A well-fitted prosthetic limb shouldn't be a luxury. Traditional prosthetics require industrial manufacturing equipment costing hundreds of thousands of dollars, and expert prosthetists for custom fitting. We have developed a workflow that enables resource-constrained communities to design, analyze, and fabricate customized prosthetic devices using accessible 3D printing technology and smartphones. The system uses video captured on any smartphone to reconstruct accurate 3D geometry of residual limbs, applies parametric design algorithms to generate custom-fitted components, predicts mechanical performance using machine learning models trained on printing parameters, and produces fully 3D-printable designs requiring zero industrial components. This approach enables rapid iteration and designs adapted to specific activities, representing a new paradigm for democratized product design in resource-constrained settings. 3D-printed parts are highly sensitive to printing parameters. The same digital design printed at 50% infill density versus 100% infill, or at different layer heights, nozzle temperatures, and print speeds, produces parts with dramatically different mechanical properties—stiffness, strength, toughness. Running finite element analyses for every parameter combination is prohibitively time-consuming when designers need to explore hundreds of variations to optimize for conflicting objectives like strength versus weight. We have built comprehensive datasets mapping printing parameters to mechanical properties across over 10,000 test specimens and developed machine learning models that predict material behavior directly from print settings with 4-5% error. This capability transforms the design process: instead of printing multiple physical prototypes to find optimal parameters, designers can now explore parameter spaces digitally in minutes, capturing complex interactions between parameters and enabling the discovery of combinations that achieve specific performance targets.

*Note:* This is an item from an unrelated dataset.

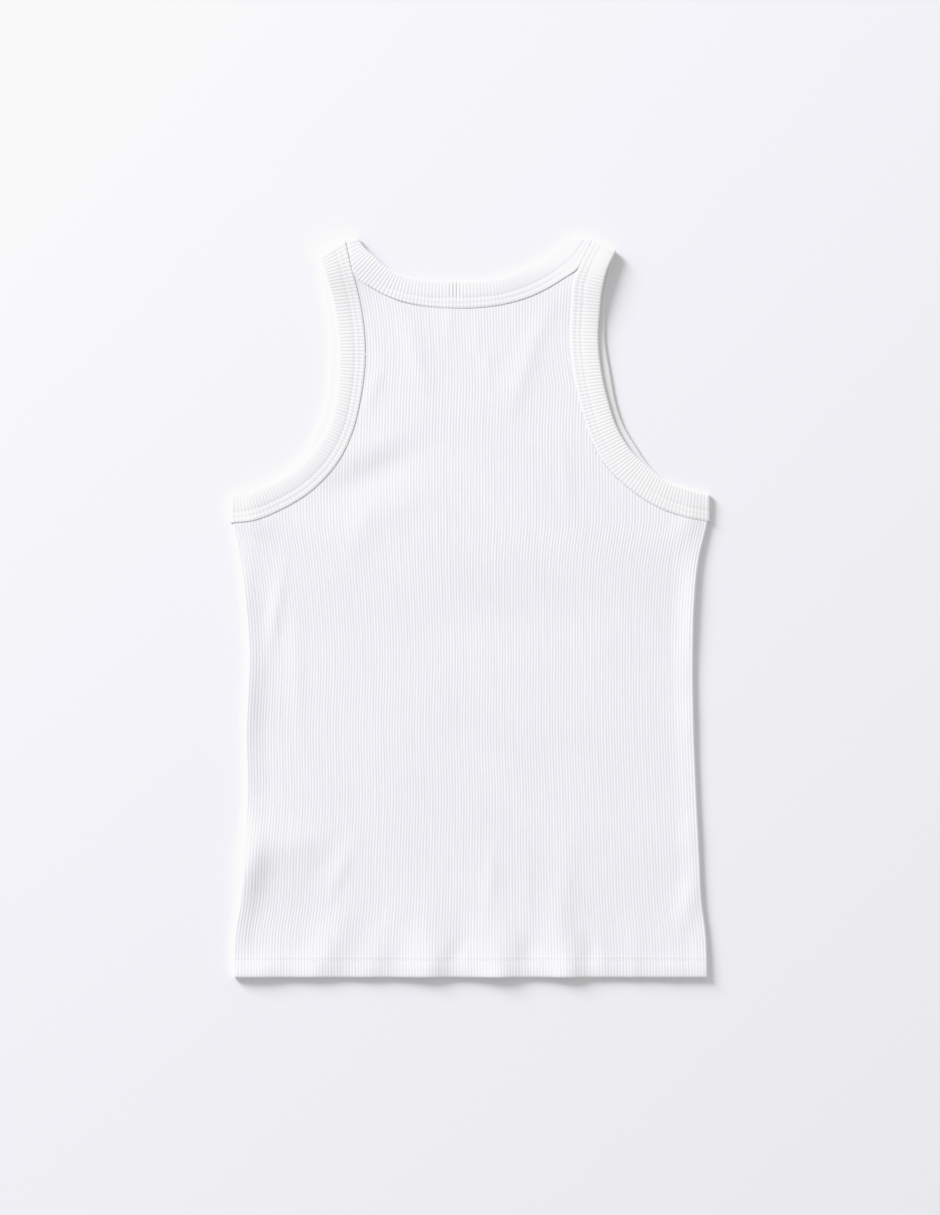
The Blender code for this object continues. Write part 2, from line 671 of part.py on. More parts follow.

Manufacturing systems are typically controlled by monitoring every sensor at every timestep and adjusting parameters continuously. While this approach is intuitively sound it is expensive and introduces noise from over-control which can actually harm throughput. Moreover, when reinforcement learning (RL) is applied as controllers in production line systems, such dense control paradigms become even more suboptimal not only because of the computation overhead, but also the unclear correlation between the reward signals and actions taken. Manufacturing systems exhibit natural rhythms and time constants, as products require time to be processed and transferred through the system. Effective RL-based control therefore requires intervening at the right moments rather than continuously controlling the system. We developed a method that identifies the suitable control interval using the structure and the parameters of the production line which provide RL algorithms information regarding when to observe system state and let dynamics evolve in order to apply control actions. Our approach analyzes production structure together with processing parameters to determine appropriate control intervals, enabling RL agents to acquire richer and more informative reward signals. Experimental results demonstrate improved throughput compared to baseline every-timestep control strategies, with learned policies uncovering effective performances near the heuristic optimal of the production line performance.

Standard deep reinforcement learning treats everything as patterns to be learned from scratch: which states lead to good outcomes, which actions work in which situations, how different parts of the system interact. But we already know physics—energy is conserved, momentum transfers according to Newton's laws, contact forces depend on material properties and geometry. We're developing approaches that incorporate physics-based priors directly into learning architectures: energy-based networks that ensure learned dynamics respect conservation laws, Lagrangian and Hamiltonian neural networks that parameterize physics correctly, bond graph representations for multi-domain systems, and symmetry-preserving architectures. The results are dramatic: robots learn stable gaits and manipulation strategies with 10-100× fewer samples than black-box approaches, policies generalize to novel terrains and objects not seen during training, and learned behaviors remain safe because physical constraints are built-in rather than discovered.

Robots operating in the real world don't inhabit the smooth, continuous state spaces that most learning algorithms assume. A quadruped walking doesn't just move continuously through joint angles and velocities—it experiences discrete events when feet make and break contact with the ground, suddenly changing system dynamics. These hybrid systems, with continuous motion punctuated by discrete mode switches, are notoriously difficult for standard machine learning. We're developing hybrid system identification methods that explicitly detect and model these discrete events alongside continuous dynamics. Our approach simultaneously identifies continuous dynamics within each mode (flight phase, single-support, double-support), the discrete events that trigger mode transitions (foot contact, liftoff), and the conditions under which transitions occur. This hybrid structure enables model-based reinforcement learning that's far more sample-efficient than model-free methods, achieving more stable locomotion across varied terrains while transferring across different gaits because it understands the physical structure underlying legged locomotion.